Should Children Be Included in Interventions?

Should Children Be Included in Interventions?Including California children in a parent’s addiction intervention can be a difficult decision to make. In many cases, children play a significant role in the lives of an addicted parent. In instances where the addiction stems from stress and anxiety over trying to raise children, it would not be beneficial to include the child in the intervention. Many deciding factors depend on the age and maturity level of the child and his or her understanding of the disease of addiction. It can often be important to remind an addicted parent that his actions directly affect the futures of his children. Some of the positive aspects of including a child in a parent’s addiction intervention may include the following:

  • Hearing from children directly about how the addiction has negatively affected them can encourage a parent to accept treatment during an intervention.
  • Parents may decide to accept treatment for the sake of the child
  • Including a child in an intervention can help a parent take that first, difficult step towards getting into treatment

Regardless of any benefit to the parent, the child’s welfare must be taken into account first before deciding to involve him or her in an intervention. If witnessing an intervention will emotionally damage a child, it is best to protect the child from the negative emotions that may be triggered by participating in this event.

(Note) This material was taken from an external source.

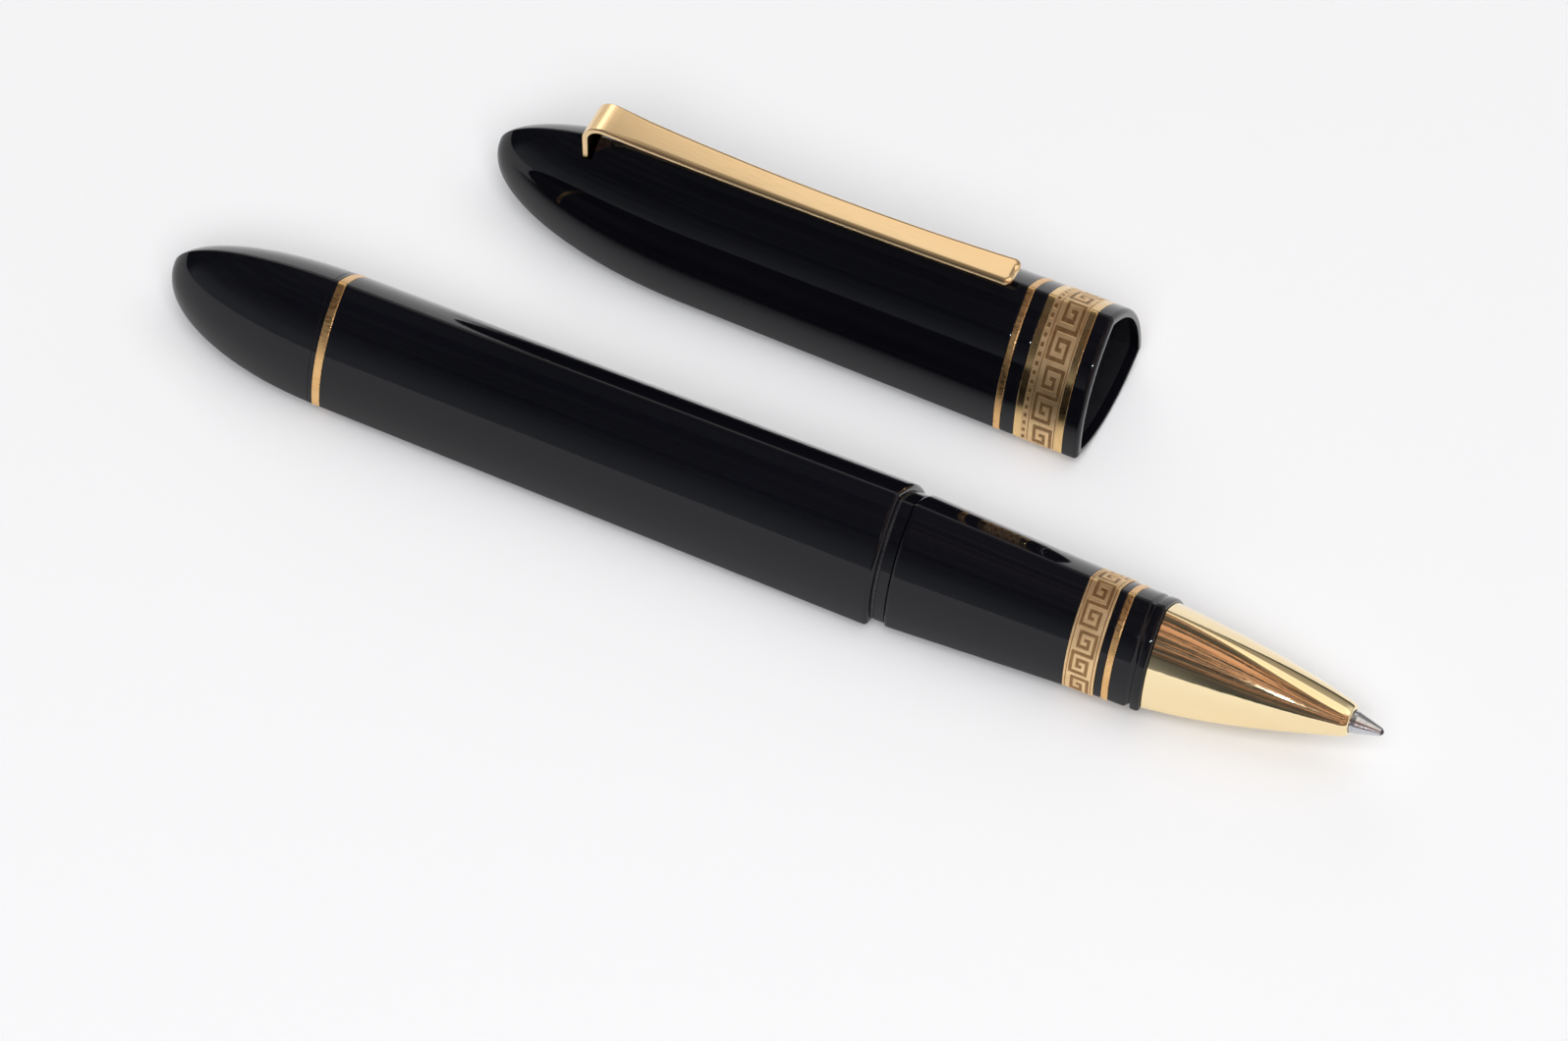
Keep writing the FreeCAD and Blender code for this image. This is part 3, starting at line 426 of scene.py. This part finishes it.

When California Children Should Not Be Included in an Addiction Intervention

While including a child in an intervention may sometimes be beneficial, there are also instances when children in California should not be included in these events. Children can be too young to understand the process of addiction and cause an intervention to lose focus. In many cases, addicted parents can become angry during an intervention and act out in a negative manner. Children who witness aggression in their parents can be emotionally damaged. Other children may have experienced past situations where the addicted parent lashed out at them or acted irrationally when confronted about his or her substance abuse, which may cause them to not want to participate in the intervention. The decision to include a child in an intervention must be done on a case-by-case basis. If the decision has been made to include a child in an addiction intervention, here are some helpful things to consider:

  • Have an in-depth discussion with the child prior to the event about what to expect from the intervention, what to say, and how the parent will potentially react and why
  • Prior to the event, write down and practice with the child what he wants to say during the intervention and when to say it
  • Designate someone to be responsible for removing and caring for the child if he or she becomes distressed during the intervention
  •  Ensure that the child understands addiction and the need for an intervention

Above all, it is important to ensure the safety and wellbeing of the child in order to avoid future emotional trauma. Utilizing a professional interventionist can aid in making the decision to include a child in a parent’s intervention or not.